Everybody's got a hungry heart,
especially a child with a new baby in the family
"Whereas he was once the center of your universe, he has been displaced from this paradise. He is now in time out, while you coo at his tiny rival. You cannot, of course, push back the clock to a time when he, alone, was the apple of your eye. All the same, trying to imagine how frustrated your 3 year old must often feel can help you counteract his sense of loss. Your expressions of love, gestures of devotion, and moments of intimacy with your son can help him feel less deserted and alone.
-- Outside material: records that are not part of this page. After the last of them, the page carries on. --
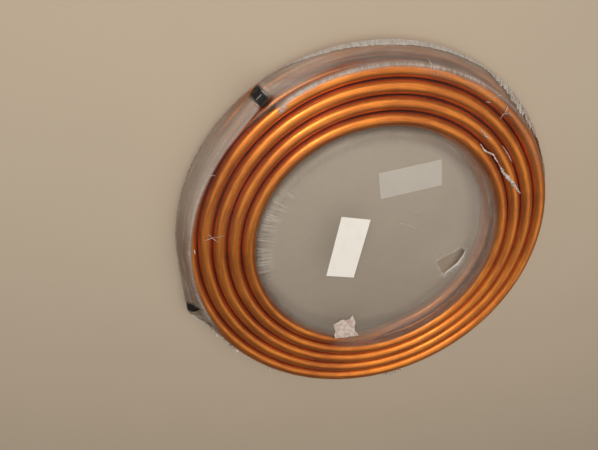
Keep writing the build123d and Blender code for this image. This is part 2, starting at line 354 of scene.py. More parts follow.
def smooth_step(value, low, high):
    """0 below low, 1 above high, and an even curve between them."""
    share = np.clip((value - low) / (high - low), 0.0, 1.0)
    return share * share * (3.0 - 2.0 * share)


def layer_point(outer_radius, turned):
    """A layer's centre line in its own plane, after winding through an angle from its outer end.

    Even and odd half turns have centres on opposite sides of the axis, which makes the spiral.
    """
    shift = turn_pitch() / 4
    half = np.floor(turned / HALF_TURN)
    radius = outer_radius - shift - half * turn_pitch() / 2
    centre = np.where(half % 2 == 0, shift, -shift)
    turn = np.radians(turned)
    return centre + radius * np.cos(turn), radius * np.sin(turn)


def layers():
    """For each layer: outer radius, start bearing, winding sense, angle wound, height, free end."""
    sizes = settings().sizes
    front_radius = sizes.outer_radius - sizes.front_inset
    return [
        (front_radius, sizes.front_start, 1, sizes.front_turned, front_height(), sizes.front_end),
        (sizes.outer_radius, sizes.rear_start, -1, sizes.rear_turned, rear_height(), sizes.rear_end),
    ]


def end_lift(along):
    """How far a free end has risen, by the distance along it."""
    sizes = settings().sizes
    slope = 2 * sizes.bend_lift / sizes.bend_length
    bent = np.clip(along, 0, sizes.bend_length)
    straight = np.clip(along - sizes.bend_length, 0, None)
    return sizes.bend_lift * (bent / sizes.bend_length) ** 2 + slope * straight


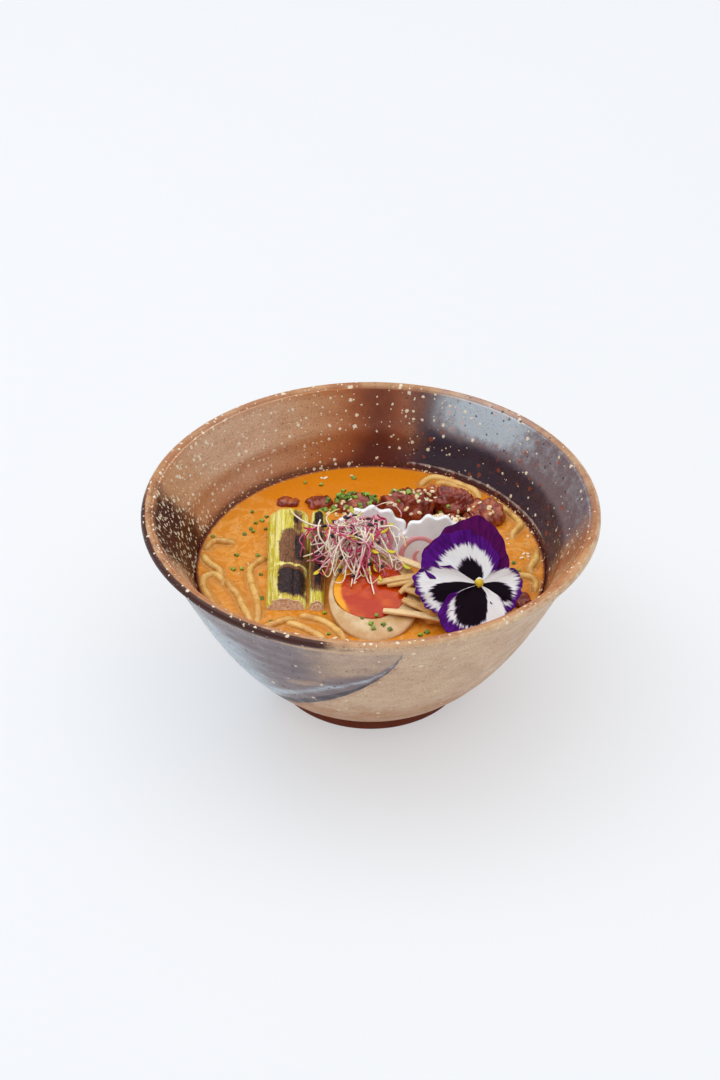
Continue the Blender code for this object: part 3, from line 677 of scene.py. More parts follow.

Helping your son recapture a sense of shared joy in his relationship with you will turn down the fuel of his hate, and--in addition--smooth the pathway to his identification... as a loving, protective, sharing person." -- Elizabeth Berger
Every parent with more than one child knows that some sibling rivalry is inevitable. But what about when your child really acts out -- like when your almost-3- year old pees on the baby? In our last post we considered whether sticker charts work for a crime of passion like this, and why spankings and timeouts just increase the amount of anger and jealousy your little one is feeling and make it even harder, over time, for him to control himself.
If you missed that post, it's here: When You Pee On Your Brother You've Gone Too Far. Bottom line: Kids "act out" when they have big feelings they can't put into words. So they act them out, to show you. If you want to change the behavior, help the child with the emotions driving the behavior.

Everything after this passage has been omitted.